No matter where in the universe one finds a particle, it has the same properties everywhere because they mimic in isolation each other across the cosmological expense where elements are the same. This quantum “miracle” of symmetry in the chaos recognized by Einstein is what tells astrophysicists that other worlds like ours populate the galaxies throughout the trail left by the initial explosion of Creation. The categorization of behavioral phenomena in psychology may be seen in the same context of eliminating the ubiquitous noise through which the novelist and historian weave a plot that simulates our existential bedlam projected in the Babel of our tongues.

Writers and thinkers may sometimes seem to be feral children in the development of their skills, but in reality, they are chains in the continuous linkage of mind and humanity. All human activity, in the pursuit of the arts, as it has been with science and the very existence of our species, needs to be viewed in the context of the experiential zeitgeist. However, in a Gestalt sense, ideas, and ah-ahs are products much more than the sum of their parts.

As Vamberto ponders through his own membership in an emotional fringe of the ongoing melting pot of intellectual evolution, he combines with solid authoritative and inspiring mastery of the subject matter and, in the associations of his worldview, the saga of those who ventured anxiety and assimilation in the transmutation of adaptation which predisposes both the writer and the reader to be a collective entity in the memory as well as in the formation of one’s discovery of being human.

The subjective ability to dissect a writer’s projection of feeling and intent is at the core of understanding fiction and communicating in the narrative or even poetry. Rather than the “hysterical realism” that seems to have engulfed the business of the novel as a publishing modality, as James Wood once complained, Vamberto’s essays and short exploratory reviews often stay linked to the experience common to many in our diaspora. He is always back and forth, crossing the borders of his insight into belonging to the two margins of the Atlantic. As a prolific thinker, he has been able to entangle the experience of two different and much dissimilar intellectual realities and traditions of thought to become not one or the other but a singular unifying bridge for others. Presumably, his students follow and expand. An agent of cultural diffusion, his work in the realm of the different worlds or dimensions of the reality in question is much akin, within the framework of my pendant vision of a continuum of processes from physics to psychology, to the behavior of energy in entropy, which he works with sensibility and an extraordinary sense of connection.

Vamberto graduated from California State University, Fullerton, and taught in the United States before recrossing his emigrant’s route to teach at the recently organized University of the Azores. Equally at ease with English and Portuguese, his first language, he writes a weekly column on literature for Açoriano Oriental, a leading Ponta Delgada newspaper.

It is to the credit of this publication’s editorial leadership that a subject matter perhaps beyond the average reader’s interest is brought to the attention of an academic minority in a popular forum.
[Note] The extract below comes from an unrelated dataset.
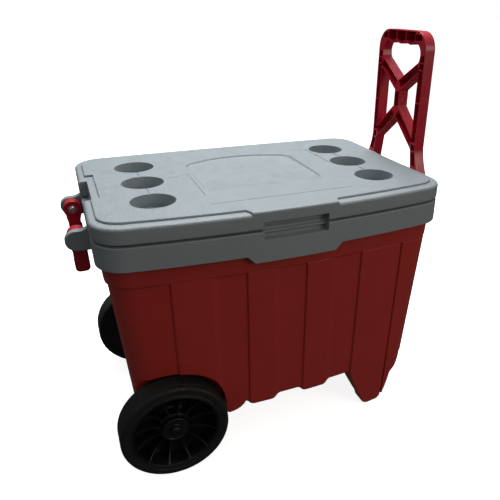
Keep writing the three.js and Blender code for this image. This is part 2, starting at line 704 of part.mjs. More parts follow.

Furthermore, the reasonable length of his essays reveals the newspaper’s knack for quality over quantity. Thus, Vamberto does not seem to be arrested or restricted by the writing requirement, with his mind tied to volume or line count metric limitations. The creative freedom of his talent finds the space and reinforcement to take off in flights of creativity.

In this week’s column, writing about James Wood’s The Nearest Thing to Life (Brandeis, 2015), Vamberto confronts his own presence in two worlds geographically and culturally apart where his children have grown and developed in a linguistic and cultural dimension differentiated from his own. It is the drama of those of us who write and think with roots in both the United States and the Azores, or any other intellectual tradition as in the experience of James Wood, eternally unable to pull from one or the other effectively charged poles of this dichotomy that became inherent to one, our singular complex and intellectually hybrid identity.

I wish his column had been written in English as well, for I would have made it available to my adult, American-educated children. While still in graduate school, I once wrote a paper about the same theme, in which I cried with words about their inability to read the involved prose of my Portuguese writings.

It was a paper on the psychology of individual identity in an acculturative situation, which conditions the vocabulary and the affective tone and content of the cognition of people who, for all the implications about the hemispheric specialization of our brains, not only express themselves in words with dissimilar grammatical and metaphorical characteristics but also think bicamerally. Each cerebral subsystem of function and mediation of processes in the other has almost segregated patterns of arranging the elements and the meaning of reality across the corpus callosum.

My professor, whom I later became a colleague, wrote this at the top of the first page: “I weep with you.”

It is how I feel after reading Vamberto’s excellent text.